[start]

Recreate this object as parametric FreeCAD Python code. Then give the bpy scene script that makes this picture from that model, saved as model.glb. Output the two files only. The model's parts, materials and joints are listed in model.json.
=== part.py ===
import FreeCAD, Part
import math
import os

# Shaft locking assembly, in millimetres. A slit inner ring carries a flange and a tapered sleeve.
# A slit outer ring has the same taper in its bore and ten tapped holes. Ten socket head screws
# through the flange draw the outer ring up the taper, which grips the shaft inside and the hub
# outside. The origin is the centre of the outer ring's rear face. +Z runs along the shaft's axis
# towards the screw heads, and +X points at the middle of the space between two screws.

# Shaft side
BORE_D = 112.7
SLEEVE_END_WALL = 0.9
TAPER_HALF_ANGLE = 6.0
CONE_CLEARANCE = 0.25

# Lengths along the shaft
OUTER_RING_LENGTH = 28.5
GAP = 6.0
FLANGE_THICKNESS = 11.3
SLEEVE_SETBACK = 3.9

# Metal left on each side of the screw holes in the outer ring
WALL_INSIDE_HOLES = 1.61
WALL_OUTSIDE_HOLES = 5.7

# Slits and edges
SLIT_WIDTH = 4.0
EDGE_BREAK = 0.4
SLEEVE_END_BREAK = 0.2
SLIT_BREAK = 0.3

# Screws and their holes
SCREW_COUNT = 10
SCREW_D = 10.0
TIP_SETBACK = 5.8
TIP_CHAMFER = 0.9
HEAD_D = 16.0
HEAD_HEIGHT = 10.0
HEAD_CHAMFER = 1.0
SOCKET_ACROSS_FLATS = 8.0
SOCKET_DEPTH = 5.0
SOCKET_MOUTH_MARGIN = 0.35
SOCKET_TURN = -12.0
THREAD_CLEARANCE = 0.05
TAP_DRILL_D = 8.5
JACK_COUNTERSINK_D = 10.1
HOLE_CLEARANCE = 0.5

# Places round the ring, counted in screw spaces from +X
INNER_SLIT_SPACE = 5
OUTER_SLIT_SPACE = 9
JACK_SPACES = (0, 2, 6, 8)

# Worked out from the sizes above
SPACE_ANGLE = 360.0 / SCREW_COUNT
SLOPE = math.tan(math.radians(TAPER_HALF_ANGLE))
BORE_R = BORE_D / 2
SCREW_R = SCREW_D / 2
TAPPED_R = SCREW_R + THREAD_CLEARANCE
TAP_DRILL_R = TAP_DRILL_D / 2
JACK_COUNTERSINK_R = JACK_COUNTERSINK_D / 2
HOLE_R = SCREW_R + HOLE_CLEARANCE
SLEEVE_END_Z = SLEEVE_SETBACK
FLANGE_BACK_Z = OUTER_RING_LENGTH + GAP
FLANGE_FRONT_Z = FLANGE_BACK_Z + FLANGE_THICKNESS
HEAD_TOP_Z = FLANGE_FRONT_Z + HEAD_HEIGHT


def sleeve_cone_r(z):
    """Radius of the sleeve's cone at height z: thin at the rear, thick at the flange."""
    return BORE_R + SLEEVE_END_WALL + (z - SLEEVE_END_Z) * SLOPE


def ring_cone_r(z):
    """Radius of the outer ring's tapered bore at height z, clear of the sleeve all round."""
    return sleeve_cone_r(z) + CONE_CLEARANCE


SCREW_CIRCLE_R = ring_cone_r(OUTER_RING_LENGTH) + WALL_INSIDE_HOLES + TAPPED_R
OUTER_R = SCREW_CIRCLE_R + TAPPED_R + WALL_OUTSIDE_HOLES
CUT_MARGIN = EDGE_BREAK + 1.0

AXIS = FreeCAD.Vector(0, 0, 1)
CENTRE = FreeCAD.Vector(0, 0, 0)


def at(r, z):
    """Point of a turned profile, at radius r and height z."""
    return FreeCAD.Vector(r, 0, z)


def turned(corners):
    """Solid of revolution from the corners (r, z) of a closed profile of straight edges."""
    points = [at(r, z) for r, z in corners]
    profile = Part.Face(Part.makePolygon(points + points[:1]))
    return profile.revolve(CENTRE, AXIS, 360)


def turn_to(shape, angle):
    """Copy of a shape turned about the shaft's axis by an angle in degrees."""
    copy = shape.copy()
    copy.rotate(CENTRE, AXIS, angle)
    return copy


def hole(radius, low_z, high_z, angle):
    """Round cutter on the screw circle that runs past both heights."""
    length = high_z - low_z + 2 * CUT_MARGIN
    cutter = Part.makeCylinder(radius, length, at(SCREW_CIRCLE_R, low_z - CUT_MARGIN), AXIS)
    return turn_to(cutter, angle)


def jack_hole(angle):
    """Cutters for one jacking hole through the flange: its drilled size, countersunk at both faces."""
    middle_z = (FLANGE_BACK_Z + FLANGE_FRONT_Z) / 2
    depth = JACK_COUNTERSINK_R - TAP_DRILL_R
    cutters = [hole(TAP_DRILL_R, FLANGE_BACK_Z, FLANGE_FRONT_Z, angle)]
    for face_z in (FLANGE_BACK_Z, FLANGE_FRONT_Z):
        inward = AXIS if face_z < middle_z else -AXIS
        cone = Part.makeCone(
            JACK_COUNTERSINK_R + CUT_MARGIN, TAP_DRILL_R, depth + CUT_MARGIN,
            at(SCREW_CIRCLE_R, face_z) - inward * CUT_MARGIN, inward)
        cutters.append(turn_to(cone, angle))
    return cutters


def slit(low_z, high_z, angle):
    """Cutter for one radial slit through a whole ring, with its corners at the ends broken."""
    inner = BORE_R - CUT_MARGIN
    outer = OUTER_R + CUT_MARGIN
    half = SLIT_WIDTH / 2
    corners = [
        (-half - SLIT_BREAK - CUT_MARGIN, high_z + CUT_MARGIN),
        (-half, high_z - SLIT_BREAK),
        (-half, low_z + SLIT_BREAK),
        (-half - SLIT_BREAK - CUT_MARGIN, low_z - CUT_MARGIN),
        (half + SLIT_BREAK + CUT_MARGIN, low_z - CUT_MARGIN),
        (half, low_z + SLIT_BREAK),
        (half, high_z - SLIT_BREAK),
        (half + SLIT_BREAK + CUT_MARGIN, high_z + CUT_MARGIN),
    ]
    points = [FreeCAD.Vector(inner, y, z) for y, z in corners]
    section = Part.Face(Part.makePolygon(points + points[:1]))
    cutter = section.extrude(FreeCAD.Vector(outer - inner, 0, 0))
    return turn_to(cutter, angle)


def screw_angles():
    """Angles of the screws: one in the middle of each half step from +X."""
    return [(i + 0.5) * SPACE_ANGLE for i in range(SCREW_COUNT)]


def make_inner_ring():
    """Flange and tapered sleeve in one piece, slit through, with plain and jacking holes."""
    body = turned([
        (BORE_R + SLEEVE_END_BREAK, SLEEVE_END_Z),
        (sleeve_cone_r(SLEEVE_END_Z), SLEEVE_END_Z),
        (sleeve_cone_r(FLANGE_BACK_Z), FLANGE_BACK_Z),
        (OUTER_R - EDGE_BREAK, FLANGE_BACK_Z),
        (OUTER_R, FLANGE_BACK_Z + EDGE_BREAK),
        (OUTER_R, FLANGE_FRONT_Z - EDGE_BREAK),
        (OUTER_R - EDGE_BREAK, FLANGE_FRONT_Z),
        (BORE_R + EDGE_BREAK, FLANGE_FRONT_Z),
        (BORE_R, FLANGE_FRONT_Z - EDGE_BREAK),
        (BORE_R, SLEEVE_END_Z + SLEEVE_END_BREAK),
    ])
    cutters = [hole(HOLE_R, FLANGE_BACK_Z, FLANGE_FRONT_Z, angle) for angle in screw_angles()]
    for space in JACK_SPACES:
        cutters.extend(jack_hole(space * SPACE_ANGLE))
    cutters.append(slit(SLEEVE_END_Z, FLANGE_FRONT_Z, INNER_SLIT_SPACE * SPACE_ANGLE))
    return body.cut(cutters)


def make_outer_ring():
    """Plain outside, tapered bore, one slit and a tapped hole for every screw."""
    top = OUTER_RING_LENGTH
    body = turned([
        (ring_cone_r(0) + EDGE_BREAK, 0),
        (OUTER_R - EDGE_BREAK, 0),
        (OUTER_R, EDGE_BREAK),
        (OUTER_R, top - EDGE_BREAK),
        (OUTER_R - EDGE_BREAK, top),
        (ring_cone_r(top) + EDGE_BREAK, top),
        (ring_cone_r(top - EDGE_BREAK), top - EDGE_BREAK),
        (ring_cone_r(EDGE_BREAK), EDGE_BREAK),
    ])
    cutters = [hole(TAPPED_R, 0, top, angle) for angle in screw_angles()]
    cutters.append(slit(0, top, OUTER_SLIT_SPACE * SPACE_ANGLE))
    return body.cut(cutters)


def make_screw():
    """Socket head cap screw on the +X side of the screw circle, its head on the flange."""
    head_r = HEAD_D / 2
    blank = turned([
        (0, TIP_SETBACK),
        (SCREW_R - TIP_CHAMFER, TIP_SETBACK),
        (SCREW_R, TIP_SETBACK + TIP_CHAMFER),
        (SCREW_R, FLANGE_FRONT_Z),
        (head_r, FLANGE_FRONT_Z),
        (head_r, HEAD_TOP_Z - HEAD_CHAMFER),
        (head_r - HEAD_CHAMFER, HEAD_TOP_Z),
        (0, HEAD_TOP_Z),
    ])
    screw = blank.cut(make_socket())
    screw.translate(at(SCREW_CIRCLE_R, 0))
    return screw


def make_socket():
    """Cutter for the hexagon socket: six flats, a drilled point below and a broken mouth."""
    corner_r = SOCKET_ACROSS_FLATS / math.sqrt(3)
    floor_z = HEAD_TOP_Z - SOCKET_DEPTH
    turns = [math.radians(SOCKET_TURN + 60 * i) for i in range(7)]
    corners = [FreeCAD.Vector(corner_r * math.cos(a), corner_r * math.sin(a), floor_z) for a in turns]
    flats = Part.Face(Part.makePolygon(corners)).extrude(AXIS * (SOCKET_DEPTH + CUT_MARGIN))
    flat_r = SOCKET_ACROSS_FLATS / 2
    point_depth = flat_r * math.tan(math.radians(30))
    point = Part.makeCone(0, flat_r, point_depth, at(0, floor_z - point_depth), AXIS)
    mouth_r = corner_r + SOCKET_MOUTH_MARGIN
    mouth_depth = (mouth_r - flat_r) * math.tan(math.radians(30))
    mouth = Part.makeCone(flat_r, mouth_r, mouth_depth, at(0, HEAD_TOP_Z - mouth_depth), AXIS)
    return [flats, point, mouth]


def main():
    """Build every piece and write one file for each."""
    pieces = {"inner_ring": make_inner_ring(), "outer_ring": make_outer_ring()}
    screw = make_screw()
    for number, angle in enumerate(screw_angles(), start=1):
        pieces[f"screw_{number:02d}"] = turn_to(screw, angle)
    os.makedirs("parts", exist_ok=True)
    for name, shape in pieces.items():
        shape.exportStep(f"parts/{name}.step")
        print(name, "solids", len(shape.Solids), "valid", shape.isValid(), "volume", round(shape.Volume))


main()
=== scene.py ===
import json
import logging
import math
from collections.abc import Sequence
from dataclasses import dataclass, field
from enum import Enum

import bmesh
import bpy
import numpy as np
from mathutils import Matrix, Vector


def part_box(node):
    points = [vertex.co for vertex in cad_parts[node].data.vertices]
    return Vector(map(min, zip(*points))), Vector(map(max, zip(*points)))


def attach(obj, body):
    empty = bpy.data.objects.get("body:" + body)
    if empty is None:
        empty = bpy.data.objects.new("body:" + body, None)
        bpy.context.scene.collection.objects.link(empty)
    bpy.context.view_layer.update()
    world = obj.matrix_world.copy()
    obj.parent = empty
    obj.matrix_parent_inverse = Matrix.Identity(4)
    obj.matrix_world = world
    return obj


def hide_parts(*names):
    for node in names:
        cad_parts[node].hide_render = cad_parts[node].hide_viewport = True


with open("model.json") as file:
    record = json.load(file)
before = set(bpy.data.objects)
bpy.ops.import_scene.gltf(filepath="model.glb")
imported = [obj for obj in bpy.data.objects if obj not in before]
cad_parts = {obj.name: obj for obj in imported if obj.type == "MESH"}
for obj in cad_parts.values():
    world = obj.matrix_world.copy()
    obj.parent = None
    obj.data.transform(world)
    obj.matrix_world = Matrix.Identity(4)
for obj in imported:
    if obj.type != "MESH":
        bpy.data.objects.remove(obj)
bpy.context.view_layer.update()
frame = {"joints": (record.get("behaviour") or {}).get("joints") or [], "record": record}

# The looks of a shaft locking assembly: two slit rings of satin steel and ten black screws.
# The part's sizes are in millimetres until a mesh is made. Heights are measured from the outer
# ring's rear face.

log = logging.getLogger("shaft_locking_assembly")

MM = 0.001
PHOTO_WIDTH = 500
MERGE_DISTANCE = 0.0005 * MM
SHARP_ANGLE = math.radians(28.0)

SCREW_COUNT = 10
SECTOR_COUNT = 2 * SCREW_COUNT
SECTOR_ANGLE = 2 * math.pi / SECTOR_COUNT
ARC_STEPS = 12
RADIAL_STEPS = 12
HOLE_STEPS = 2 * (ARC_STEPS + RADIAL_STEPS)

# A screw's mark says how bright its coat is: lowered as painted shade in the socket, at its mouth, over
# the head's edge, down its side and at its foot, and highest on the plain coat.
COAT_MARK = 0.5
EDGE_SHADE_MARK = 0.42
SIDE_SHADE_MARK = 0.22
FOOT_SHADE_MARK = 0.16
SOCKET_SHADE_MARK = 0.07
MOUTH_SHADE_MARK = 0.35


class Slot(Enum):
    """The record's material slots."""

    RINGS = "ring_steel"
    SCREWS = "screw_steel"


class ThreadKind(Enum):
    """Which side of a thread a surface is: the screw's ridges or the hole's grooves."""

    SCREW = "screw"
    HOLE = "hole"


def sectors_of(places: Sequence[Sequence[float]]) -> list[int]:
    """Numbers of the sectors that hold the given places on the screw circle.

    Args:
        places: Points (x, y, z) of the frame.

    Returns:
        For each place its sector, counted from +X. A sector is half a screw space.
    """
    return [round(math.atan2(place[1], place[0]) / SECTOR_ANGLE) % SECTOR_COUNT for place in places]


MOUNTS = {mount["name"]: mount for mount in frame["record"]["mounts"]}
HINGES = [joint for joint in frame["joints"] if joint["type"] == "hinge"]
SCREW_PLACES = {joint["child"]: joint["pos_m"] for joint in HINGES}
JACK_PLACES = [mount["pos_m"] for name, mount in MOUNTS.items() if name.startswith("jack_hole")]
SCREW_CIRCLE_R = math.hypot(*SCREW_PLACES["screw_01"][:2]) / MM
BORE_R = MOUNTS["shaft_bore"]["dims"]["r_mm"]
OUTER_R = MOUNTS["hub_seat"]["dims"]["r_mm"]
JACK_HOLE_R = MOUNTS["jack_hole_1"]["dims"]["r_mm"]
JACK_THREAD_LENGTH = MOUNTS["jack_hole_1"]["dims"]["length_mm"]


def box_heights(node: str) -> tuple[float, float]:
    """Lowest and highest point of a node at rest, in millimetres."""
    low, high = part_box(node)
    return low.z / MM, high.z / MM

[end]

Every line from the one containing "corners = [FreeCAD.Vector(corner_r" through the one containing "record = json.load(file)" is to be given again exactly, both ends included, and no line outside that range.

** PROBLEM SOLUTION **
    corners = [FreeCAD.Vector(corner_r * math.cos(a), corner_r * math.sin(a), floor_z) for a in turns]
    flats = Part.Face(Part.makePolygon(corners)).extrude(AXIS * (SOCKET_DEPTH + CUT_MARGIN))
    flat_r = SOCKET_ACROSS_FLATS / 2
    point_depth = flat_r * math.tan(math.radians(30))
    point = Part.makeCone(0, flat_r, point_depth, at(0, floor_z - point_depth), AXIS)
    mouth_r = corner_r + SOCKET_MOUTH_MARGIN
    mouth_depth = (mouth_r - flat_r) * math.tan(math.radians(30))
    mouth = Part.makeCone(flat_r, mouth_r, mouth_depth, at(0, HEAD_TOP_Z - mouth_depth), AXIS)
    return [flats, point, mouth]


def main():
    """Build every piece and write one file for each."""
    pieces = {"inner_ring": make_inner_ring(), "outer_ring": make_outer_ring()}
    screw = make_screw()
    for number, angle in enumerate(screw_angles(), start=1):
        pieces[f"screw_{number:02d}"] = turn_to(screw, angle)
    os.makedirs("parts", exist_ok=True)
    for name, shape in pieces.items():
        shape.exportStep(f"parts/{name}.step")
        print(name, "solids", len(shape.Solids), "valid", shape.isValid(), "volume", round(shape.Volume))


main()
=== scene.py ===
import json
import logging
import math
from collections.abc import Sequence
from dataclasses import dataclass, field
from enum import Enum

import bmesh
import bpy
import numpy as np
from mathutils import Matrix, Vector


def part_box(node):
    points = [vertex.co for vertex in cad_parts[node].data.vertices]
    return Vector(map(min, zip(*points))), Vector(map(max, zip(*points)))


def attach(obj, body):
    empty = bpy.data.objects.get("body:" + body)
    if empty is None:
        empty = bpy.data.objects.new("body:" + body, None)
        bpy.context.scene.collection.objects.link(empty)
    bpy.context.view_layer.update()
    world = obj.matrix_world.copy()
    obj.parent = empty
    obj.matrix_parent_inverse = Matrix.Identity(4)
    obj.matrix_world = world
    return obj


def hide_parts(*names):
    for node in names:
        cad_parts[node].hide_render = cad_parts[node].hide_viewport = True


with open("model.json") as file:
    record = json.load(file)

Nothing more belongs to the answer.